Your intro states explicitly that the apocalypse was a mysterious event about which nothing is known. You very quickly contradict this however, as the rest of your article is about precisely that - what happened, how, why and to whom. You definitely need to sort this out if you want your article to make any sense. I personally like the idea of it being unknown, as I think it's quite original and funny. However this would require a lot of work on your part to get the rest of the text in line, as you'd have to rewrite a great deal of it. The other option would be to change your intro to make it clear that it is about the apocalypse, then present the facts. This would be less funny in my opinion, as it's more of a standard model. Of course, it's up to you where you go.

Also, I don't think I'd miss the rambling section on the Soul. As I say above, the 50 Cent and the Song of God jokes are too random and silly, and if anything it deviates from what your article is about. It comes out of nowhere and doesn't add anything. This article isn't about the soul, it's about a calendar date.

Prose and formatting: 6 Now, while spelling and grammar are pretty much fine, I do have a couple of problems here. Your rushed style of writing is the main cause of these problems I feel, and some of it is quite difficult to follow as a result. Your opening lines for example, "GAD! Frightfully sorry," is a mystery to me. I can't figure out quite what these words are doing there, nor what you mean by them. The fact that it was coloured red also threw me, but I assume that this is one of your signature "little flourishes" (which I will get to later).

I like the laid back and chatty style of the narrator, and think it suits the topic well. However at times this seems more clumsy than anything. For instance when you say "as predicted by the Discovery Channel" - this is a great joke but it's hard to read. It sounds like you're midway through a sentence when it's supposed to be the start of a new one. Instead, try "This has been predicted by the Discovery Channel," it's clearer and a full, proper sentence. Also, when you make the joke about Catholics being in limbo, what do you mean by this? If your reader has to struggle to understand what you're saying they are probably unlikely to laugh at the jokes.

I'll be honest, the Survivors section is the weakest part of your article.

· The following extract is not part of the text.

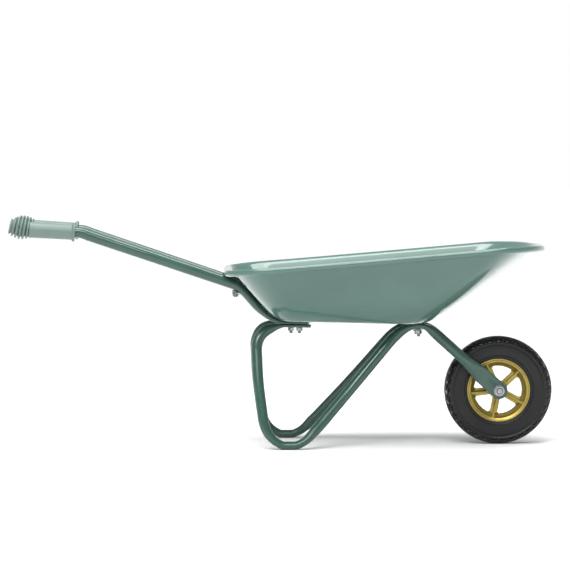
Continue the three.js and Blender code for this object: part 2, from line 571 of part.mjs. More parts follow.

I didn't really get any of it. Again it's listy and full of random humour, but the main problem is that I couldn't understand what you were trying to say. What's all this "on" business? What do you mean that Mr T is "on" pity, and Superman is "on" Jimmy Olsen? You can refer to my comments in humour to sort a lot of this out, but again I'll just say that it needs clarification.

There is also some confusion here regarding tense, it's a bit all over the place. Figure out what perspective you're writing from. Has the end of the world already happened, or not? At times you refer to it being in the future ("whatever happens," which implies it hasn't happened yet), the present ("this is it!") and the past ("there isn't a single witness left", which implied it has already happened). These are examples just from your intro. I get the impression it's supposed to be written after the apocaylpse, but whatever the case, try to stay consistent with it. The way it is now, it even ruins some of the humour. Where you say "on Dec 22 the History Channel is history!" for instance, doesn't make much sense, spoiling an otherwise fine joke. Should it just be "the History Channel is history", because it's after the apocalypse? Or "on Dec 22 the History Channel will be history" because it hasn't happened yet? You mix the two up, it seems, and the joke loses its flow.

Now when it comes to formatting, I'm not sure what to suggest. You regularly use italics and bold at random intervals throughout your text, and often I can't figure out why. This makes everything look quite scruffy, I feel. I remember complaining about this last time I reviewed an article of yours. Ultimately it's up to you how you format it, and maybe I should just stop complaining and come to accept that it's just something you do. After all, we all have our own ideas about what an article should look like. I guess I'll leave it at that.

For grammar, just a quick note - the plural of millenium is millenia. In your History section, you say "milleniums".

Images: 6 Your images are ok, but I can appreciate how difficult it must have been to find pictures for this article. Generally, I think that if you establish a better concept/narrator, more ideas for images will hopefully come to you. I really like the one of the Earth blowing up, more stuff like this would be good.

Some of your captions suffer from the same rushed, hard to understand style I've mentioned already. The caption for the "welcome to nowhere" pic for instance, doesn't make sense. What do you mean "this is what you have"? - I didn't get that. Also, what do you mean "depending on which race you were"? Do you mean there's still segregation in the afterlife? You need to explain yourself here, because again you're just rushing through good material, ruining it in the process.

The pictures themselves are fine, except for one. Your movie poster doesn't look anything like a movie poster. If you don't have any 'chopping skills yourself, you can always get the people over at RadicalX's corner to do one for you. Conceptually, the image is fine, it just looks ameteurish.

Miscellaneous: 6.5 I'll give you a 6.5 here because despite your other scores being lower, there is something about this that I like. It has potential. However, one other thing I'll say is that it seems you're whoring your article on voidism a bit too much. There are, like, 5 links to it in the article, most of which aren't all that relevant. While there's nothing technically wrong with this, my main gripe is that you don't really explain at any point what Voidism is. Just something to think about.
Final Score: 30.5 Ok, so again your main problem here is lack of detail and the rushing. Hopefully with my comments you'll be able to sort this out, but if you do have anything else you want me to take a look at, let me know and I'd be happy to. With a bit of work I definitely think this could be another feature for you, so good luck with whatever decisions you make.